start
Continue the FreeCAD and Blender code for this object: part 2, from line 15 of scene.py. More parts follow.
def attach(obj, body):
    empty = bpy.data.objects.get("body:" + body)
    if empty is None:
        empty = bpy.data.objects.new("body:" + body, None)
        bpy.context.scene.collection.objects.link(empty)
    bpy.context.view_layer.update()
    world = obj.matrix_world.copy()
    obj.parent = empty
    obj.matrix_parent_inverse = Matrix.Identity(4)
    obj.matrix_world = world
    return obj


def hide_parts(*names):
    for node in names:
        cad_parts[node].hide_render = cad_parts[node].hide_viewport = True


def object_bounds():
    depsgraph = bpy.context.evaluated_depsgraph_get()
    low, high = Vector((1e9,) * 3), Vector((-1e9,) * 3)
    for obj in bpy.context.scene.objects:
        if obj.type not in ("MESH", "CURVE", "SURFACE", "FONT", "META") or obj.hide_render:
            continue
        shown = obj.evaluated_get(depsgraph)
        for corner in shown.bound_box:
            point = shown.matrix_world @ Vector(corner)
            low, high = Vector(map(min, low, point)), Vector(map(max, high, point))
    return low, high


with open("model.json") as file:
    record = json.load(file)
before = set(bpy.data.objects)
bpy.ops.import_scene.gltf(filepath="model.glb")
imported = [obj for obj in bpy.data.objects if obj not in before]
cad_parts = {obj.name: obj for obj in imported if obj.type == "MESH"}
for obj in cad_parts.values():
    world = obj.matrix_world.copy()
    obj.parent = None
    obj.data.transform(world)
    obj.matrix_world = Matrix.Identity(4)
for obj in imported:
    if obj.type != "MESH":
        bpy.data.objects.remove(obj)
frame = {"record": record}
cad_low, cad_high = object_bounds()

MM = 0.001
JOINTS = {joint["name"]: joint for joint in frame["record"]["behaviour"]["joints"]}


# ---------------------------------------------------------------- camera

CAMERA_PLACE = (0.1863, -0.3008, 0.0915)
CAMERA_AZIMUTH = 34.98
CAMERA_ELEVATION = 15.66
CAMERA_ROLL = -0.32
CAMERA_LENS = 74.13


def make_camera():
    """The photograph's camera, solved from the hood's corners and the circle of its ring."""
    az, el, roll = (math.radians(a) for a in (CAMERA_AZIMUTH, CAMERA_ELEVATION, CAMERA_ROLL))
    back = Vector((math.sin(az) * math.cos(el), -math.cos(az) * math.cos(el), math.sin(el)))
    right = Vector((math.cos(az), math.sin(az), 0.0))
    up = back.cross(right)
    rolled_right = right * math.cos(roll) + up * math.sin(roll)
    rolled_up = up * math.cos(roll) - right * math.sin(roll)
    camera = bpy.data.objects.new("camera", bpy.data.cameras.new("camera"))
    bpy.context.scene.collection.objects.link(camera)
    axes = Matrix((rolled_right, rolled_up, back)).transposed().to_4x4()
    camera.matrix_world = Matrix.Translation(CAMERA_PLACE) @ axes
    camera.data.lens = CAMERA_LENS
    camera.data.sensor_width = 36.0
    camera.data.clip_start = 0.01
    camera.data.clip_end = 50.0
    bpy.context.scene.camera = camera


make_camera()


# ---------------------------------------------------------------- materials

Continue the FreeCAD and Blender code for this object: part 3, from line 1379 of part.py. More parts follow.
end
The answer is a single number, the count of lines in the records that contain the string "objects".

9